İlk olarak tüm İslam âleminin Ramazan Bayramı’nı tebrik eder, mutluluk ve sağlık dilerim.
Türkiye’nin siyasi gündeminde tartışmalara yol açan önemli gelişmelerden biri, Zafer Partisi Genel Başkanı Ümit Özdağ’ın uzun süredir devam eden tutukluluk halidir. Özdağ, Ocak 2025’te “Cumhurbaşkanı’na hakaret” ve “halkı kin ve düşmanlığa tahrik” iddialarıyla tutuklanmış, ancak aradan geçen aylara rağmen hâlâ kesin bir iddianameyle yargı önüne çıkarılmamıştır. Bu durum, hukuk devleti ilkeleri ve adalet sisteminin işleyişi açısından ciddi soruları beraberinde getiriyor.
Hukuk Devletinde Tutukluluk: Delil mi, Ceza mı?
Türk Ceza Muhakemesi Kanunu’na göre tutuklama, ancak “şüpheyi destekleyen somut deliller” ve “kaçma veya delilleri yok etme riski” gibi gerekçelerle mümkündür.
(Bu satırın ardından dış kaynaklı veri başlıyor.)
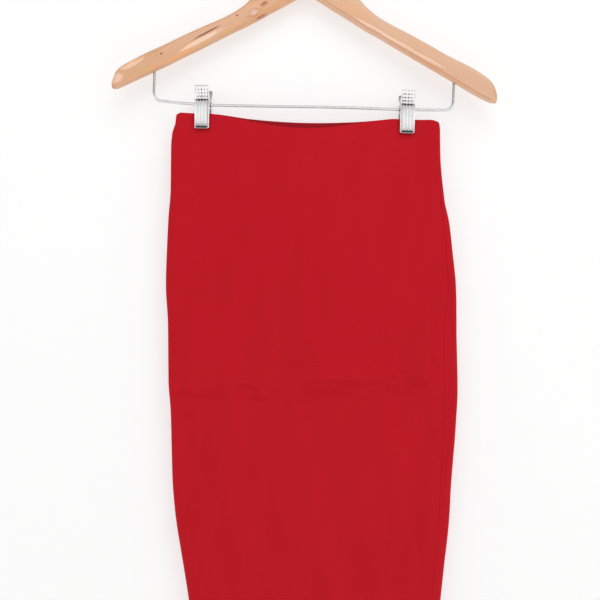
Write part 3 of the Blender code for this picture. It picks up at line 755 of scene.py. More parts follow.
def relief(across, up, side):
    """How deep the pressed pattern is sunk in the face, and how dark its hollows, grooves and studs' lower
    edges are painted as shade. The bare numbers are shares of a flute's width or of the way between two rows
    of studs."""
    column = across / FLUTE_PITCH
    off_middle = np.abs(column)
    inside = under(off_middle, FLUTES / 2, 0.08)
    between = np.abs(column - np.round(column))
    gap_number = np.clip(np.round(column) + FLUTES // 2, 0, FLUTES).astype(int)
    column_number = np.clip(np.floor(column) + FLUTES // 2, 0, FLUTES - 1).astype(int)
    # Studs: round bumps in rows, with painted shade in the diamonds between them and along their lower edges
    row = (up - STUD_ROWS_FROM) / STUD_PITCH
    stud_zone = over(row, -0.05, 0.1) * under(row, 3.95, 0.15)
    off_row = row - np.round(row)
    level = np.abs(off_row)
    stud = STUD_HEIGHT * (1 - over(np.minimum(between, level), 0, 0.3)) * stud_zone * inside
    diamonds = 1 - over(between + level, 0.2, 0.16)
    lines = 0.5 * (1 - over(between, 0.02, 0.05))
    hollow = np.maximum(diamonds, lines) * np.array(HOLLOW_SHADE[side])[gap_number]
    hollow = hollow * under(off_middle, FLUTES / 2 + 0.14, 0.08)
    arc = 0.14 * np.sqrt(np.clip(2 * between, 0, 1)) - 0.07
    edge = (1 - over(np.abs(off_row - arc), 0.05, 0.12)) * np.array(STUD_EDGE_SHADE[side])[column_number]
    dark_studs = np.maximum(hollow, edge * inside) * stud_zone
    # Flutes: round channels that end in an arch below and in teeth above, under a groove painted dark as
    # shade
    low, high = FLUTE_ENDS
    near_ridge = 1 - 2 * between
    teeth = FLUTE_TEETH * near_ridge**1.7
    arch = 0.3 * FLUTE_PITCH * (1 - np.sqrt(np.clip(1 - near_ridge**2, 0, 1)))
    in_flutes = over(up - low - arch, 0, FLUTE_SOFT) * under(up, high - teeth, FLUTE_SOFT) * inside
    flute = FLUTE_DEPTH * (1 - np.sqrt(np.clip(between * 2, 0, 1))) * in_flutes
    top = STUD_ROWS_FROM + MM * (1.1 * near_ridge**3 - 0.2)
    band = over(up - high + teeth, 0, BAND_SOFT) * under(up, top, BAND_SOFT) * inside
    rim = 1 - over(np.abs(off_middle - FLUTES / 2 - 0.02), 0.09, 0.06)
    rim = rim * over(up, low, 8 * MM) * under(up, STUD_ROWS_FROM + 3.9 * STUD_PITCH, 1 * MM)
    dark_rim = rim * np.where(across < 0, *RIM_SHADE[side])
    pressed = stud + flute + BAND_DEPTH * band + RIM_DEPTH * rim
    return pressed, np.clip(np.maximum(np.maximum(dark_studs, band), dark_rim), 0, 1)


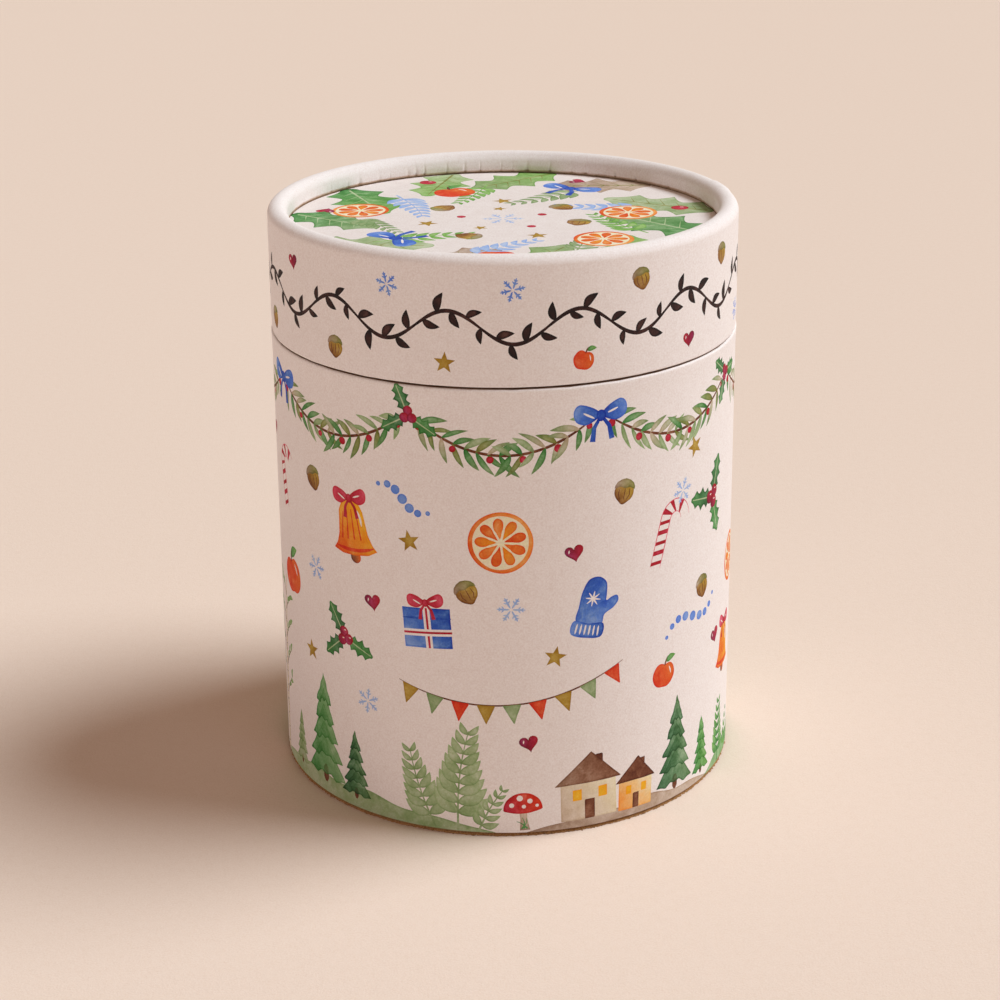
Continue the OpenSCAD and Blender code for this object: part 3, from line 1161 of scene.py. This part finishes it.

Ancak Özdağ’ın tutukluluğunun bu kadar uzun sürmesi, buna karşın iddianamenin hâlâ tamamlanmamış olması, hukuki sürecin işletilmediğini göstermektedir.
Bir siyasi figürün, yargılanmadan aylarca cezaevinde tutulması, hukukun üstünlüğü ilkesiyle bağdaşmıyor. Eğer somut bir delil yoksa, tutukluluğun devam etmesi keyfî bir uygulama olarak görülecektir. Avrupa İnsan Hakları Mahkemesi (AİHM) de benzer durumlarda, tutukluluğun “makul süreyi” aşmasını insan hakları ihlali olarak değerlendirmiştir.
Siyasi Operasyon Şüpheleri
Özdağ’ın tutuklanmasının ardından, bu kararın muhalefeti susturma amacı taşıdığı iddiaları güçlenmiştir. Özellikle göçmen politikaları ve iktidar eleştirileriyle öne çıkan bir ismin, ifade özgürlüğü kapsamındaki sözlerinden dolayı cezaevine konulması, demokratik standartlar açısından ciddi olarak tartışmalıdır.
Muhalefet partileri, bu süreci “siyasi bir operasyon” olarak nitelendirirken, uluslararası insan hakları örgütleri de Türkiye’deki ifade özgürlüğüne dair endişelerini dile getiriyor. Eğer tutukluluk, bir siyasi figürü etkisiz hale getirmek için kullanılıyorsa, bu durum demokrasinin temel ilkelerine kökten aykırıdır.
Adaletin Gecikmesi, Adaletin İnkârıdır
Ümit Özdağ’ın davasında iddianamenin hazırlanmasındaki gecikme, adaletin tecelli etmesini engellemektedir. Bir yandan tutukluluk sürerken, diğer yandan davanın ilerlememesi, hukukun araçsallaştırıldığı gözler önüne sermektedir.
Türkiye’nin demokratik geleceği için, yargı bağımsızlığı ve adil yargılanma hakkı herkes için eşit şekilde uygulanmalıdır. Özdağ’ın durumu, sadece bir siyasetçinin değil, Türk adalet sisteminin sınavıdır. Eğer suçlanıyorsa, en kısa sürede yargı önüne çıkarılmalı; aksi halde, tutukluluğu derhal sonlandırılmalıdır.
Ne olursa olsun Adalet, Siyasetin Gölgesinde Kalmamalı ve unutulmamalıdır ki herkes bir gün adalete ihtiyaç duyacaktır.
Ümit Özdağ’ın tutukluluğu, hukukun siyasi çıkarlara kurban edildiğini açık bir şekilde göstermektedir. Bir ülkede demokrasinin sağlıklı işleyebilmesi için, muhalif sesler susturulmamalı, yargı süreçleri şeffaf ve tarafsız işlemelidir.
Umarım ki, Türkiye’nin adalet mekanizması bu sınavı verir ve Özdağ’ın tutukluluğu, hukukun evrensel ilkeleri doğrultusunda sonuçlanır. Aksi halde, bu süreç yalnızca bir siyasetçinin değil, Türk demokrasisinin de kaybı olacaktır.